DT/CART models are easy to interpret, as "if-else" rules
The models can handle categorical and continuous features in the same data set
The method of construction for DT/CART models means that feature variables are automatically selected, rather than having to use subset selection or similar
The models are able to scale effectively on large datasets

Disadvantages

Poor relative prediction performance compared to other ML models
DT/CART models suffer from instability, which means they are very sensitive to small changes in the feature space. In the language of the bias-variance trade-off, they are high variance estimators.

While DT/CART models themselves suffer from poor prediction performance they are extremely competitive when utilised in an ensemble setting, via bootstrap aggregation ("bagging"), Random Forests or boosting.

In subsequent articles we will use the Decision Tree module of the Python scikit-learn library for classification and regression purposes on some quant finance datasets.

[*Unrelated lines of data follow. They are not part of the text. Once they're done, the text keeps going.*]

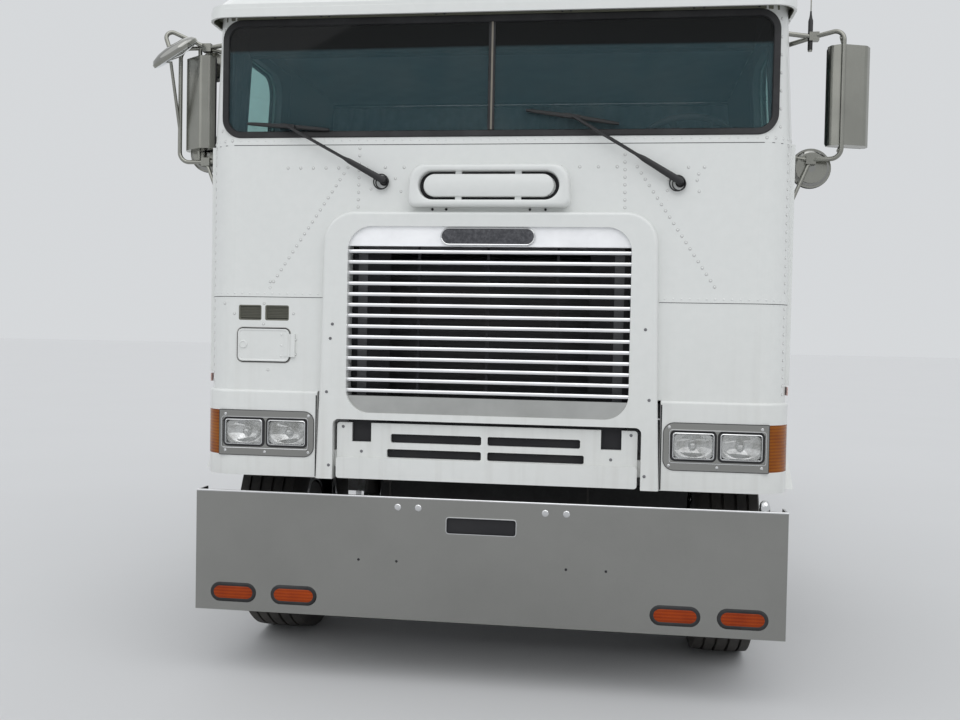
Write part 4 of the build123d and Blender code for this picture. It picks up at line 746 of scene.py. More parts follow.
def on_face(x, z, proud=0.0):
    """Points on the flat face and its rounded corners: past the flat part, x is measured along the arc."""
    x = np.asarray(x, float)
    z = np.broadcast_to(np.asarray(z, float), x.shape)
    radius = CORNER_R + (TOP_CORNER_R - CORNER_R) * lean(z)
    flat = CAB_HALF + (TOP_HALF - CAB_HALF) * lean(z) - radius
    over = np.clip(np.abs(x) - flat, 0.0, None)
    angle = np.minimum(over / radius, math.pi / 2)
    normal = np.stack([np.sign(x) * np.sin(angle), -np.cos(angle), 0 * x], -1)
    centre = np.stack([np.sign(x) * np.minimum(np.abs(x), flat), FACE_Y + radius, z], -1)
    past_corner = (over - angle * radius)[:, None] * np.array(BACK)
    return centre + normal * (radius + proud)[:, None] + past_corner, normal


def on_side(s, z, side, proud=0.0):
    """Points on a side wall or door, upright to the belt and leaning in above it."""
    s = np.asarray(s, float)
    z = np.broadcast_to(np.asarray(z, float), s.shape)
    tilt = np.where(z > BELT_Z, LEAN, 0.0)
    normal = np.stack([side * np.cos(tilt), 0 * s, np.sin(tilt)], -1)
    half = CAB_HALF + (TOP_HALF - CAB_HALF) * lean(z)
    return np.stack([side * half, FRONT_Y + s, z], -1) + proud * normal, normal


# Rivets

RIVET_R = 0.0054
RIVET_H = 0.0030


def rivets(name, places, normals, body, radius=RIVET_R):
    """Domed heads on a quarter circle, flattened, each with a darker ring round its foot: painted shade with
    some grime.
    """
    up = np.radians([0.0, 35.0, 68.0])
    dome = np.stack([radius * np.cos(up), RIVET_H * radius / RIVET_R * np.sin(up)], -1)
    studs(name, dome, 8, places, normals, CAB_WHITE, body=body)
    foot = [(radius * 1.24, -0.0005), (radius * 1.18, 0.0004), (radius * 0.9, 0.0005)]
    studs(f"{name}_feet", foot, 8, places, normals, GRIME_AND_SHADE, body=body)


def lines_of(rows):
    """Points along rows of (start, start, end, end, pitch) in millimetres, in metres."""
    return np.concatenate([spaced((a, b), (c, d), pitch) for a, b, c, d, pitch in rows]) * MM


# Rivet lines on the face, in millimetres: start x, start z, end x, end z, pitch
FACE_LINES = [
    (-1255, 1618, -722, 1618, 34), (722, 1618, 1255, 1618, 34), (-1255, 2264, 1255, 2264, 37),
    (-600, 2150, -918, 1668, 31), (600, 2150, 918, 1668, 31), (-550, 2230, -554, 1985, 30),
    (550, 2230, 554, 1985, 30), (-860, 2148, -640, 2148, 62), (-520, 2150, -360, 2150, 78),
    (293, 2150, 520, 2150, 76), (-932, 1640, -932, 1668, 28), (-1222, 1240, -1222, 2240, 34),
    (1222, 1240, 1222, 2240, 34), (1166, 2310, 1166, 2740, 72), (-1166, 2310, -1166, 2740, 72),
]
# Single screws on the face, in millimetres: x, z
FACE_SCREWS = [
    (-817, 1422), (-817, 1360), (-1089, 1530), (-828, 1533), (-960, 1487), (-958, 1575), (-1137, 1573),
    (-937, 1292), (725, 2097), (804, 2147), (867, 2147), (845, 2120), (839, 2095), (848, 2050), (722, 2054),
    (714, 2120), (-396, 2104), (-500, 2060), (-372, 2050),
]
rivets("face_rivets", *on_face(*lines_of(FACE_LINES).T), "cab")
rivets("face_screws", *on_face(*np.array(FACE_SCREWS).T * MM), "cab", 0.005)

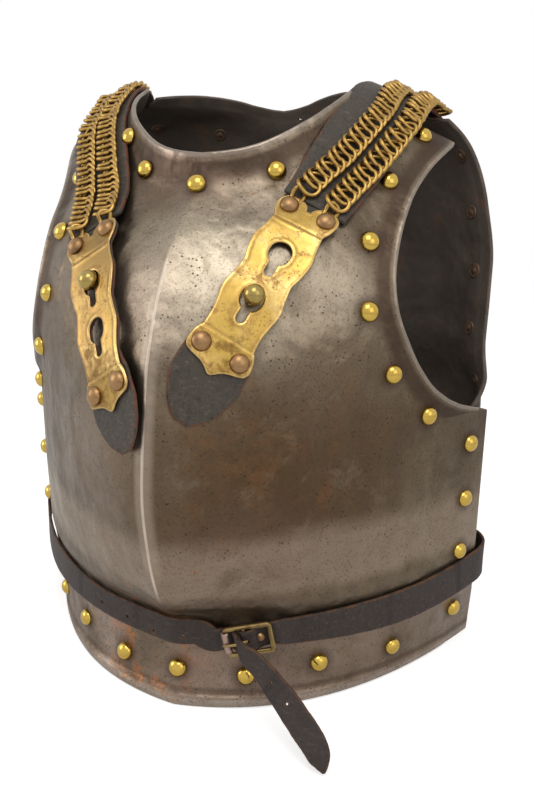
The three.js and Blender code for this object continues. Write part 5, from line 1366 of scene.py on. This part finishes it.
class CuirassStraps(bpy.types.PropertyGroup):
    strap: size("Strap leather", "Thickness of the shoulder straps", 2.8)
    ring_radius: size("Ring radius", "Middle radius of a chain's rings", 6.2)
    ring_bend: size("Ring bend", "How far a ring is bent out of its plane", 1.7)
    wire: size("Wire", "Radius of the rings' wire", 1.45)
    pitch: size("Ring pitch", "Between two rings", 5.9)
    belt: size("Belt leather", "Thickness of the belt", 2.2)
    tongue: size("Tongue leather", "Thickness of the belt's loose end", 2)


class CuirassLooks(bpy.types.PropertyGroup):
    steel: tone("Steel", "Clean steel", (0.21, 0.165, 0.114))
    steel_dark: tone("Tarnished steel", "Steel that has darkened", (0.108, 0.079, 0.051))
    back_steel: tone("Back steel", "The backplate's outside", (0.2, 0.155, 0.12))
    rust: tone("Rust", "Fresh rust spots", (0.36, 0.13, 0.04))
    rivet_brass: tone("Rivet brass", "Bright brass heads", (0.57, 0.385, 0.08))
    plate_brass: tone("Plate brass", "Gilt brass", (0.49, 0.315, 0.078))
    copper: tone("Brown brass", "The plates' rivets", (0.33, 0.19, 0.085))
    stud_brass: tone("Stud brass", "The studs", (0.37, 0.27, 0.085))
    chain_brass: tone("Chain brass", "The chains", (0.42, 0.26, 0.075))
    buckle_brass: tone("Buckle brass", "The buckle", (0.33, 0.23, 0.09))
    leather: tone("Strap leather", "Shoulder straps and linings", (0.043, 0.035, 0.027))
    leather_edge: tone("Strap edge", "Their raw edges", (0.16, 0.05, 0.025))
    belt: tone("Belt leather", "The belt", (0.029, 0.021, 0.018))
    belt_edge: tone("Belt edge", "The belt's raw edges", (0.12, 0.055, 0.025))


class Builds(bpy.types.Operator):
    """A step of the cuirass"""

    bl_options = {"REGISTER", "UNDO"}

    def execute(self, context):
        self.build(context.scene)
        return {"FINISHED"}


class CUIRASS_OT_plates(Builds):
    """Breastplate and backplate"""

    bl_idname = "cuirass.plates"
    bl_label = "Breastplate and backplate"

    def build(self, scene):
        sizes = scene.cuirass_steel
        flares = [v / MM for v in (sizes.neck_flare, sizes.arm_flare)]
        lines = lambda neck, arm: [outline_curve(neck, 71), outline_curve(arm, 141)]
        breast = lines(NECK_OUTLINE_SHARES, ARM_OUTLINE_SHARES)
        for line in breast:
            line[:, 0] = np.minimum(1, line[:, 0] * HALF_WIDTH / half_width(line[:, 1]))
        back = lines(BACK_NECK_SHARES, BACK_ARM_SHARES)
        for key, finish, slot, form in (
            ("breast", "steel", "polished_steel", (breast_section, -1, *breast, *flares)),
            ("back", "back", "dark_steel", (back_section, 1, *back, *[sizes.back_flare / MM] * 2)),
        ):
            points, normals, quads, wall, edge, foot = plate_shell(*form)
            shells[key] = BVHTree.FromPolygons([Vector(p) for p in points], quads)
            shells[key + "_rivets"] = spots = self.rivets(key)
            halo = np.min([np.linalg.norm(points - at, axis=1) for at, _ in spots], axis=0)
            fields = {"rim": edge, "halo": halo, "inner": np.zeros(len(points))}
            made = thicken(points, normals, quads, wall, np.where(foot, 0, 0.9), fields, steps=6)
            plate = piece(key + "plate_steel", *made[:2], fields=made[2])
            dress(plate, finishes[finish], "cuirass", slot, key + "plate")

    def rivets(self, key):
        """Where a plate's rivets sit, and which way they face."""
        radius = bpy.context.scene.cuirass_rivets.radius / MM
        spots = []
        for share, level in BREAST_RIVET_SHARES if key == "breast" else BACK_RIVET_SHARES:
            z = np.array(level * DOME_HEIGHT)
            if key == "breast":
                x = share * HALF_WIDTH
                point, normal = breast_point(x, z), breast_normal(x, z)
            else:
                s = np.array(float(share))
                point, normal = back_section(s, z), -normal_of(back_section, s, z)
            for way in (1, -1) if share else (1,):
                if (share, level) != FLUSH_RIVET or way < 0:
                    mirror = np.array((way, 1, 1))
                    spots.append(seat(shells[key], point * mirror, normal * mirror, radius))
        return spots


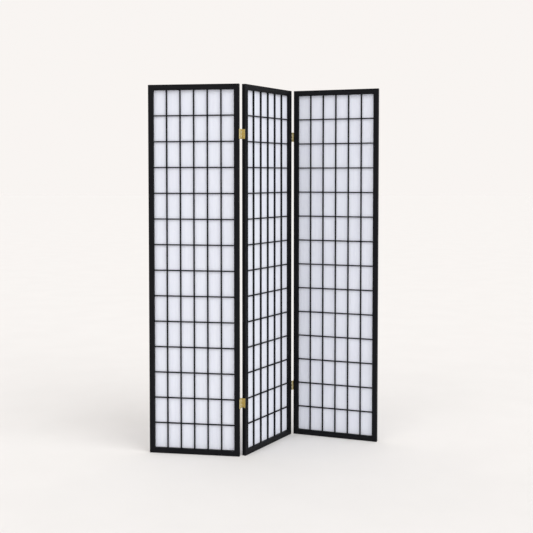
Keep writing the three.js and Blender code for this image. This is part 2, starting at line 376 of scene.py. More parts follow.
# %% [markdown]
# ## Fibre paper
#
# The paper is machine-made from long fibres that mostly run up the sheet, so it shows fine
# upright streaks, a few longer wandering strands and a soft cloudiness. A thin line where noise
# crosses its middle value makes a good strand, because such lines wander and never stop short.
# Paper lets light through, so a quarter of the surface is a Translucent shader.

# %% Paper with upright fibres
PAPER_WHITE = (0.895, 0.925, 0.988)
PAPER_SHADE = (0.82, 0.845, 0.925)
STRAND_WHITE = (0.945, 0.965, 0.995)
PAPER_TRANSLUCENCY = 0.26


def make_paper():
    finish = Finish("white_fibre_paper")
    sheet = finish.attribute("sheet")
    broad = finish.noise(finish.stretched(sheet, (150, 2.5, 1)), 1.0, 2, 0.5, 0.2)
    streaks = finish.noise(finish.stretched(sheet, (420, 9, 1)), 1.0, 3, 0.6, 0.3)
    threads = finish.noise(finish.stretched(sheet, (1500, 30, 1)), 1.0, 2, 0.5, 0.4)
    clouds = finish.noise(finish.stretched(sheet, (14, 7, 1)), 1.0, 4, 0.55)

    def strands(across, along, width, shift):
        lines = finish.noise(finish.stretched(sheet, (across, along, 1), shift), 1.0, 2, 0.5, 0.5)
        off_line = finish.maths("ABSOLUTE", finish.maths("SUBTRACT", lines, 0.5))
        return finish.ramp(off_line, width, 0.0)

    long_strands = strands(60, 5, 0.008, (0.0, 0.0, 3.0))
    short_strands = strands(150, 18, 0.010, (0.4, 0.2, 8.0))
    strand = finish.maths("MAXIMUM", long_strands, finish.maths("MULTIPLY", short_strands, 0.6))

    soft = finish.maths("MULTIPLY_ADD", finish.ramp(broad, 0.35, 0.65), 0.40,
                        finish.maths("MULTIPLY", finish.ramp(clouds, 0.3, 0.7), 0.25))
    shade = finish.maths("MULTIPLY_ADD", finish.ramp(streaks, 0.3, 0.7), 0.35, soft)
    shade = finish.maths("MULTIPLY_ADD", finish.ramp(threads, 0.35, 0.7), 0.25, shade, clamp=True)
    colour = finish.blend(shade, PAPER_WHITE, PAPER_SHADE)
    colour = finish.blend(finish.maths("MULTIPLY", strand, 0.42), colour, STRAND_WHITE)

    relief = finish.maths("MULTIPLY_ADD", threads, 0.5, finish.maths("MULTIPLY", strand, 0.7))
    relief = finish.maths("MULTIPLY_ADD", streaks, 0.6, relief)
    normal = finish.bump(relief, 0.00012, 0.6)
    finish.set(Base_Color=colour, Roughness=0.92, Specular_IOR_Level=0.25, Normal=normal)
    through = finish.add("ShaderNodeBsdfTranslucent", {"Color": colour, "Normal": normal})
    mixed = finish.add("ShaderNodeMixShader", {
        0: PAPER_TRANSLUCENCY, 1: finish.surface.outputs[0], 2: through.outputs[0],
    })
    finish.tree.links.new(mixed.outputs[0], finish.output.inputs["Surface"])
    return finish.material


paper = make_paper()
print("made", paper.name, "with", len(paper.node_tree.nodes), "nodes")

# %% [markdown]
# ## Brass
#
# The hinges are stamped from brass sheet that was rolled with its grain upright, then lightly
# lacquered. Old lacquer lets the brass dull in patches towards olive, most where fingers and
# dust reach. The pins are turned, so their marks run round them, and the screws are brass-plated
# steel, a shade paler and brighter. One function makes all three from a few named values.

# %% Brass for leaves, pins and screws
BRASS_BRIGHT = (0.72, 0.61, 0.315)
BRASS_DULL = (0.40, 0.35, 0.155)
SCREW_BRIGHT = (0.76, 0.67, 0.39)
SCREW_DULL = (0.38, 0.34, 0.19)


def make_brass(name, bright, dull, line_scale, smooth, rough):
    finish = Finish(name)
    place = finish.object_place()
    lines = finish.noise(finish.stretched(place, line_scale), 1.0, 3, 0.6)
    patches = finish.noise(place, 160.0, 4, 0.62, 0.4)
    specks = finish.noise(place, 1400.0, 2, 0.5)
    tarnish = finish.ramp(patches, 0.42, 0.72)
    spots = finish.ramp(specks, 0.66, 0.74)
    aged = finish.maths("MAXIMUM", finish.maths("MULTIPLY", tarnish, 0.7), spots, clamp=True)
    colour = finish.blend(aged, bright, dull)
    gloss = finish.ramp(lines, 0.3, 0.7, smooth, rough)
    gloss = finish.maths("ADD", gloss, finish.maths("MULTIPLY", aged, 0.16))
    relief = finish.maths("MULTIPLY_ADD", aged, 0.4, lines)
    finish.set(
        Base_Color=colour, Metallic=1.0, Roughness=gloss,
        Normal=finish.bump(relief, 0.00003, 0.5),
    )
    return finish.material


leaf_brass = make_brass("rolled_brass_sheet", BRASS_BRIGHT, BRASS_DULL,
                        (2400, 2400, 70), 0.24, 0.40)
pin_brass = make_brass("turned_brass_pin", BRASS_BRIGHT, BRASS_DULL, (90, 90, 3200), 0.20, 0.34)
screw_brass = make_brass("plated_screw", SCREW_BRIGHT, SCREW_DULL,
                         (1100, 1100, 1100), 0.20, 0.36)
print("made", leaf_brass.name, pin_brass.name, screw_brass.name)

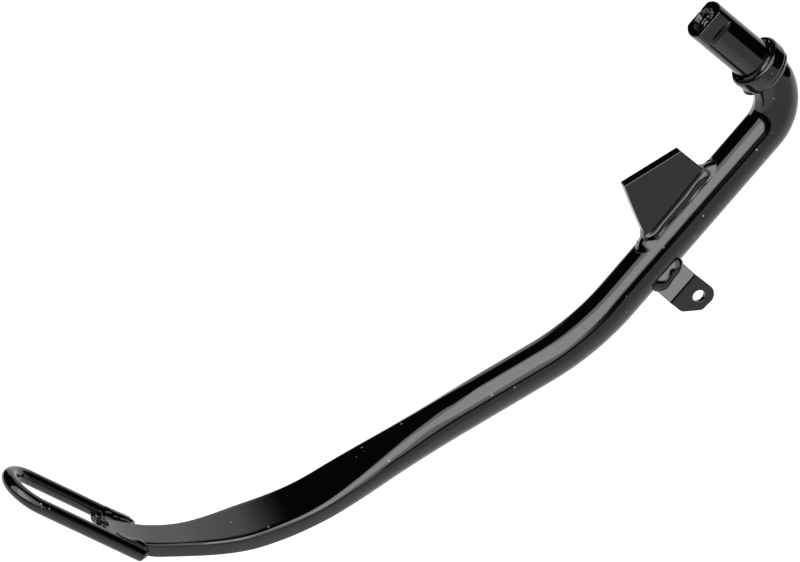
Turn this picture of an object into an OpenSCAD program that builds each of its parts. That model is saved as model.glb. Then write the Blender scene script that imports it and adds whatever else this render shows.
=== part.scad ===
// Motorcycle kickstand leg: a round bar with a pivot shaft at one end and a pressed foot at the
// other, carrying a stop plate, a return-spring tab and a toe loop, all joined by weld beads.
//
// World frame: +Z up, -Y is the side that carries the spring tab. The origin lies on the pivot
// shaft's axis, on the thrust face of the collar.
// Leg frame (module leg_frame): x runs down the upper leg, z runs out along the pivot shaft and
// y runs toward the spring tab's side. The upper leg's axis lies at z = -elbow_drop.

/* [Bar] */
// Diameter of the solid round bar
bar_d = 19.05; // [16:0.05:22]
// Slope of the upper leg below the horizontal, degrees
leg_slope = 47.5; // [30:0.5:60]
// From the collar's thrust face down to the upper leg's axis
elbow_drop = 27; // [27:0.5:34]
// Centreline radius of the elbow below the collar
elbow_r = 20; // [16:0.5:20]
// From the elbow's corner to the lower bend's corner
upper_len = 135.8; // [128:0.2:160]
// Angle of the lower bend, degrees
lower_bend = 22.4; // [10:0.1:30]
// Centreline radius of the lower bend
lower_bend_r = 110; // [60:5:130]

/* [Pivot shaft] */
// Diameter of the shaft
shaft_d = 17.8; // [15:0.1:18.5]
// Length of the shaft beyond the collar
shaft_len = 31.75; // [25:0.25:45]
// Distance across the two flats at the shaft's end
flat_across = 12.7; // [11:0.1:15]
// Length of the flats
flat_len = 7; // [4:0.5:12]
// Tapping-size diameter of the threaded hole in the shaft's end
thread_d = 7.94; // [5:0.02:9]
// Depth of the threaded hole
thread_depth = 22; // [10:1:24]
// Diameter of the hole's countersink
countersink_d = 12; // [10:0.1:12.4]

/* [Thrust collar] */
// Outer diameter of the collar
collar_d = 24.4; // [23:0.1:30]
// Thickness of the collar
collar_t = 7; // [5:0.5:7]
// Rounding of the collar's edges
collar_edge = 1.4; // [0.5:0.1:2]

/* [Stop plate] */
// Thickness of the plate
stop_t = 5; // [4:0.5:6]
// Distance of its upper edge from the elbow's corner, along the leg
stop_x0 = 48.2; // [44:0.2:56]
// Distance of its outer far corner from the elbow's corner
stop_x1 = 74.4; // [66:0.1:80]
// Distance of its foot from the elbow's corner
stop_x2 = 87; // [82:0.2:90]
// Height of its near corner above the leg's axis
stop_z0 = 26; // [20:0.2:30]
// Height of its far corner above the leg's axis
stop_z1 = 36; // [30:0.2:40]

/* [Spring tab] */
// Thickness of the tab's sheet
tab_t = 2.5; // [2:0.1:3]
// Where the tab's upper edge is, from the elbow's corner
tab_x = 84.4; // [80:0.2:90]
// Width of the tab along the leg
tab_w = 16.2; // [14:0.2:20]
// Diameter of the spring hole
spring_hole_d = 5.6; // [4:0.1:7]

/* [Foot] */
// Thickness of the pressed foot just before the toe loop
foot_t = 7; // [5:0.1:8]
// Greatest width of the foot
foot_w = 28.2; // [24:0.2:30]
// Width of the foot at its tip
tip_w = 17.4; // [14:0.2:18]
// Radius of the foot's long sweep
sweep_r = 125; // [110:5:140]
// Angle of the long sweep, degrees
sweep_angle = 35; // [30:1:38]
// Radius of the tighter curl at the tip
curl_r = 55; // [45:1:65]

/* [Toe loop] */
// Diameter of the loop's rod
rod_d = 6.35; // [5:0.05:7]
// Distance between the two rails' centres
loop_w = 25.2; // [25:0.1:30]
// Slope of the rails from the lower leg's axis, degrees
rail_angle = 61.7; // [58:0.1:66]
// Length of each straight rail
rail_len = 51.6; // [45:0.2:60]
// Length of rail that lies beside the foot's tip
rail_lap = 17.2; // [14:0.2:20]

/* [Hidden] */

$fn = 64;
black_paint = [0.07, 0.07, 0.07];
weld_paint = [0.13, 0.13, 0.13];
bar_r = bar_d / 2;
shaft_r = shaft_d / 2;
collar_r = collar_d / 2;
rod_r = rod_d / 2;
joint_gap = 0.01;
far = 200;

// ---------- frames ----------

// Leg frame: see the note at the top of the file.
module leg_frame() { rotate([0, leg_slope, 180]) children(); }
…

In addition we will show how ensembles of DT/CART models can perform extremely well for certain quant finance datasets.

Bibliographic Note

A gentle introduction to tree-based methods can be found in James et al (2013), which covers the basics of both DTs and their associated ensemble methods. A more rigourous account, pitched at the late undergraduate/early graduate mathematics/statistics level can be found in Hastie et al (2009). Murphy (2012) provides a discussion Adaptive Basis Function Models, of which DT/CART models are a subset. The book covers both the frequentist and Bayesian approach to these models. For the practitioner working on "real world" data (such as quants like us!), Kuhn et al (2013) is appropriate text pitched at a simpler level.